Securing prosperity and competitiveness through digitalisation
Although the EU is still the leading trade power and the world’s largest internal market, Europe's share in global GDP and its economic weight are declining. If the EU wants to secure its prosperity and competitiveness in the long term, it is essential to consistently avoid overregulation and to make progress in the areas of innovation and digitalisation. In addition, many citizens are concerned about the possible effects of digitalisation on the economy and their personal living conditions.
Today, the digital economy already provides a significant share of growth in Europe. With an intelligent policy of digital transformation, it will be possible to safeguard the competitiveness and sustainability of the European economy also in the future. Completing the digital single market, modernising public administration on a comprehensive scale and renewing industrial policy will improve framework conditions for digital business models and services.
A modern and balanced regulatory framework is needed, if the digital economy is to develop its full potential and benefit the public at large. We have to protect our public budgets against harmful tax competition and tax avoidance, and fair conditions of competition must be created for all companies. The EU's ongoing work on the taxation of the digital economy will be pursued under the Austrian Presidency to ensure that profits are taxed in the place where they are generated.
Stability in the neighbourhood – bringing South-Eastern Europe closer to the EU
The European Union can only offer its citizens stability, security and peace, if there is stability and security in its immediate vicinity. With this in mind, Austria will focus on promoting good relations between the EU and its neighbours during its Presidency.

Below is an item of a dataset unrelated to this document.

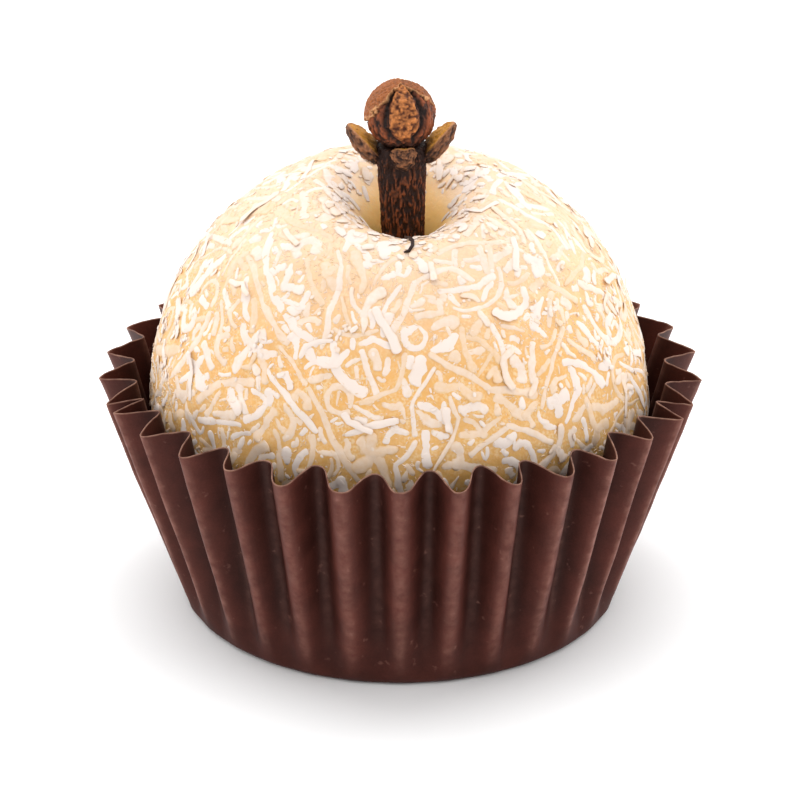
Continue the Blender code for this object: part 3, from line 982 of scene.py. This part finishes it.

In this process, the focus will be placed on the countries of South-Eastern Europe. This region is part of Europe in economic and security terms and proved to be a reliable partner during the migration crisis. It is in the economic and security interest of Europe that the future of South-Eastern Europe should be anchored in the European Union. Building on the work of the Bulgarian Presidency and the European Commission's enlargement strategy of 6 February 2018, Austria will work during its Presidency to give concrete shape to the EU perspective of all South-Eastern European states, on the basis of clear criteria geared to their individual developments, and to achieve measurable progress in this domain.
Further priority areas
Strengthening the principle of subsidiarity is one route to achieving the objectives of the Council Presidency. The European Union should concentrate on the big issues that need a common solution and take a back seat on minor issues where the Member States or regions are better placed to take decisions.
This takes account of the EU’s motto "United in diversity" and the ongoing debate on the future of Europe, and, particularly, reflects the scenario of “doing less but more efficiently”. Only if there is sufficient scope for local solutions on minor issues will there be credible support for unity in the major issues. Austria will attach great importance to citizens’ participation in questions concerning the future development of the European Union. In view of the major challenges mentioned before, the EU can be of added value for citizens and Member States alike.
Beyond these priority areas, the second half of 2018 will see the EU addressing two issues that will set the course for the future: the conclusion of negotiations on the UK's exit from the EU (Brexit) and the negotiations on the Multiannual Financial Framework after 2020 (see background paper Session 2: Future and Perspectives of the European Union).